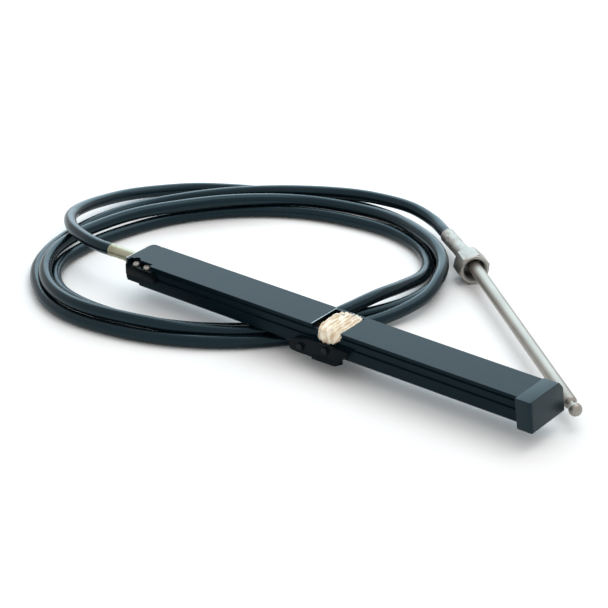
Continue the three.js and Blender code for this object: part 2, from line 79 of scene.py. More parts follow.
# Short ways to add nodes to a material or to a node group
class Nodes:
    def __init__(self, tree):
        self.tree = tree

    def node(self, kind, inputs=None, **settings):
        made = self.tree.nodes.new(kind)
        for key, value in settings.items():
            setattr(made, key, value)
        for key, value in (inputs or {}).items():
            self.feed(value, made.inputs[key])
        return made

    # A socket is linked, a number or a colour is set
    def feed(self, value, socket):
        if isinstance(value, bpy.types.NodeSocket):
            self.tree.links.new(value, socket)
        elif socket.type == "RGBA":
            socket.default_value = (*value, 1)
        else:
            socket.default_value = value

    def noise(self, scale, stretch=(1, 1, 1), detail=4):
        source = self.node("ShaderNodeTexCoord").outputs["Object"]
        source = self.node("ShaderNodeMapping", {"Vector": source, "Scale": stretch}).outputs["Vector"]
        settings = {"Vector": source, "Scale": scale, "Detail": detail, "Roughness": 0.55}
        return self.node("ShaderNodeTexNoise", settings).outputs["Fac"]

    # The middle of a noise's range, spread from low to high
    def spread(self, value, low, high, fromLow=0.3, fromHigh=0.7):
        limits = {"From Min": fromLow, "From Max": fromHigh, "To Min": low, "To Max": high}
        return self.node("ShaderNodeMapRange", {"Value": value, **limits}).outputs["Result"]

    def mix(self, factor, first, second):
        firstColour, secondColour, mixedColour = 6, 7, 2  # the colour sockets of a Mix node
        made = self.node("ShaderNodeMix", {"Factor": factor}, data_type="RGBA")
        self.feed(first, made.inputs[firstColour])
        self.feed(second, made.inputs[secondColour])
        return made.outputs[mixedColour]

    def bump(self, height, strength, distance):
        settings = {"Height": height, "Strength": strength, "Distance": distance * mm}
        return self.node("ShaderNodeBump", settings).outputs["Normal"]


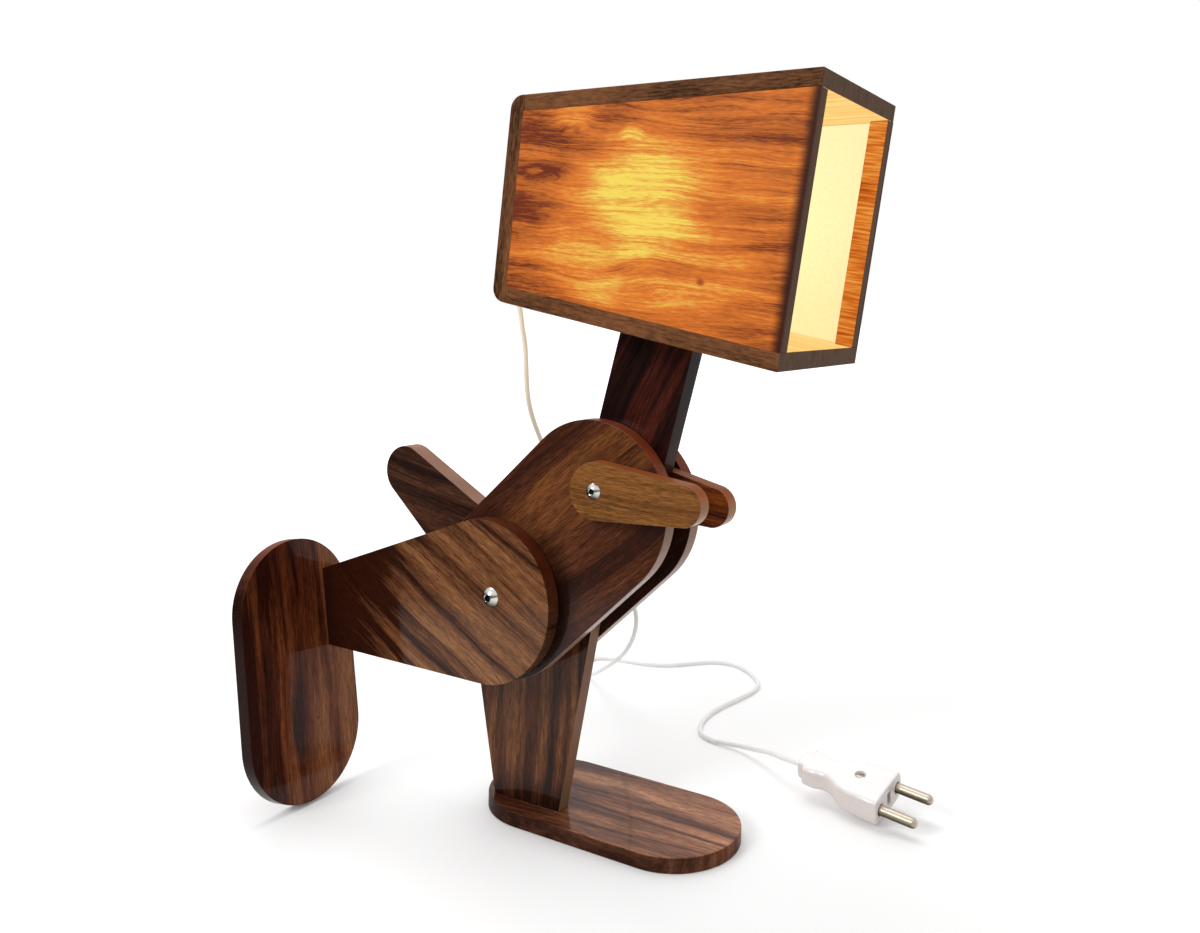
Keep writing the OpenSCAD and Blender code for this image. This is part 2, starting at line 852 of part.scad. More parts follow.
════
• What to do: Repeat the listing in full, keeping every line exactly as it is.

• Correct result:
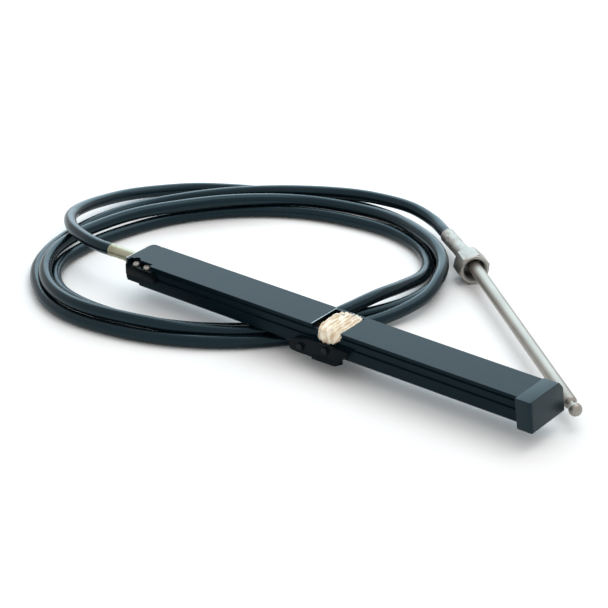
Continue the three.js and Blender code for this object: part 2, from line 79 of scene.py. More parts follow.
# Short ways to add nodes to a material or to a node group
class Nodes:
    def __init__(self, tree):
        self.tree = tree

    def node(self, kind, inputs=None, **settings):
        made = self.tree.nodes.new(kind)
        for key, value in settings.items():
            setattr(made, key, value)
        for key, value in (inputs or {}).items():
            self.feed(value, made.inputs[key])
        return made

    # A socket is linked, a number or a colour is set
    def feed(self, value, socket):
        if isinstance(value, bpy.types.NodeSocket):
            self.tree.links.new(value, socket)
        elif socket.type == "RGBA":
            socket.default_value = (*value, 1)
        else:
            socket.default_value = value

    def noise(self, scale, stretch=(1, 1, 1), detail=4):
        source = self.node("ShaderNodeTexCoord").outputs["Object"]
        source = self.node("ShaderNodeMapping", {"Vector": source, "Scale": stretch}).outputs["Vector"]
        settings = {"Vector": source, "Scale": scale, "Detail": detail, "Roughness": 0.55}
        return self.node("ShaderNodeTexNoise", settings).outputs["Fac"]

    # The middle of a noise's range, spread from low to high
    def spread(self, value, low, high, fromLow=0.3, fromHigh=0.7):
        limits = {"From Min": fromLow, "From Max": fromHigh, "To Min": low, "To Max": high}
        return self.node("ShaderNodeMapRange", {"Value": value, **limits}).outputs["Result"]

    def mix(self, factor, first, second):
        firstColour, secondColour, mixedColour = 6, 7, 2  # the colour sockets of a Mix node
        made = self.node("ShaderNodeMix", {"Factor": factor}, data_type="RGBA")
        self.feed(first, made.inputs[firstColour])
        self.feed(second, made.inputs[secondColour])
        return made.outputs[mixedColour]

    def bump(self, height, strength, distance):
        settings = {"Height": height, "Strength": strength, "Distance": distance * mm}
        return self.node("ShaderNodeBump", settings).outputs["Normal"]


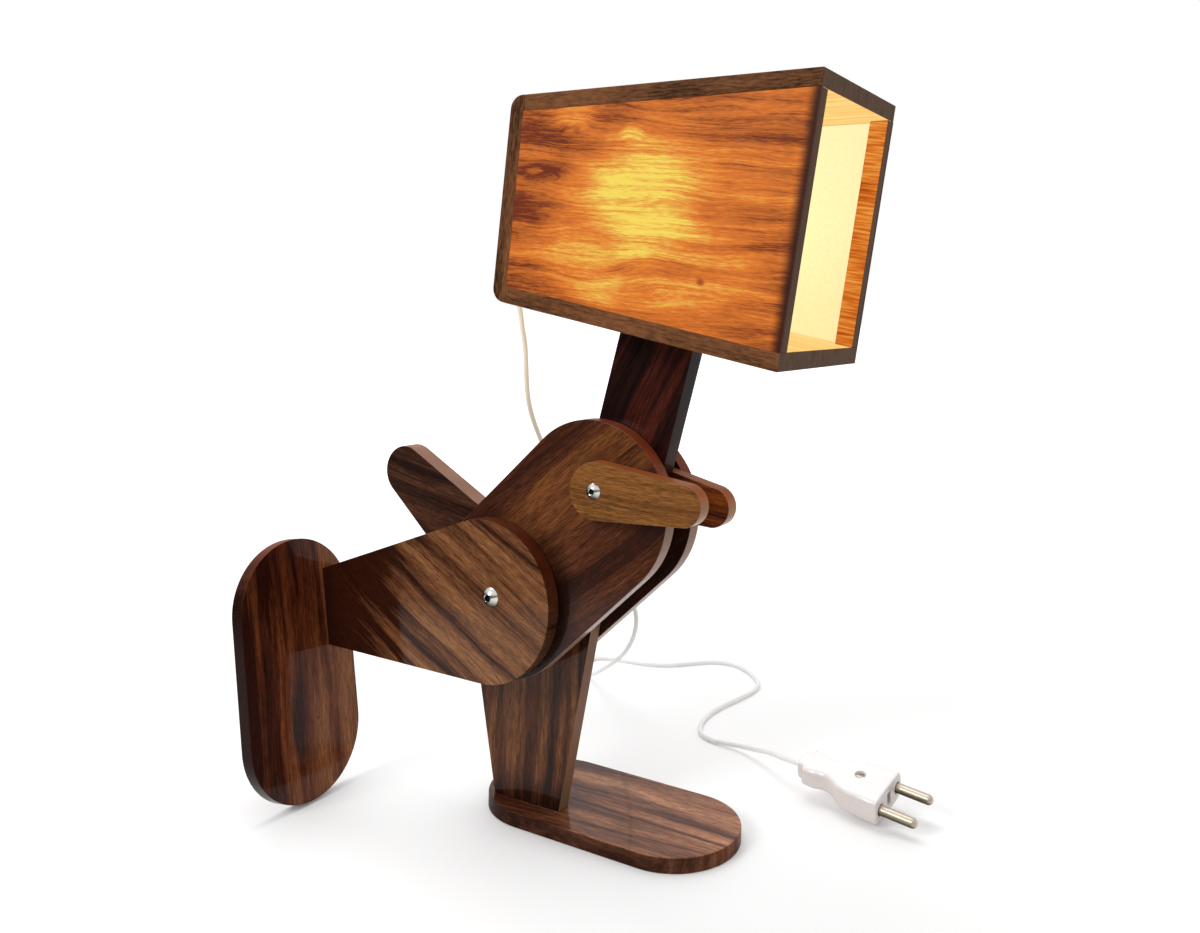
Keep writing the OpenSCAD and Blender code for this image. This is part 2, starting at line 852 of part.scad. More parts follow.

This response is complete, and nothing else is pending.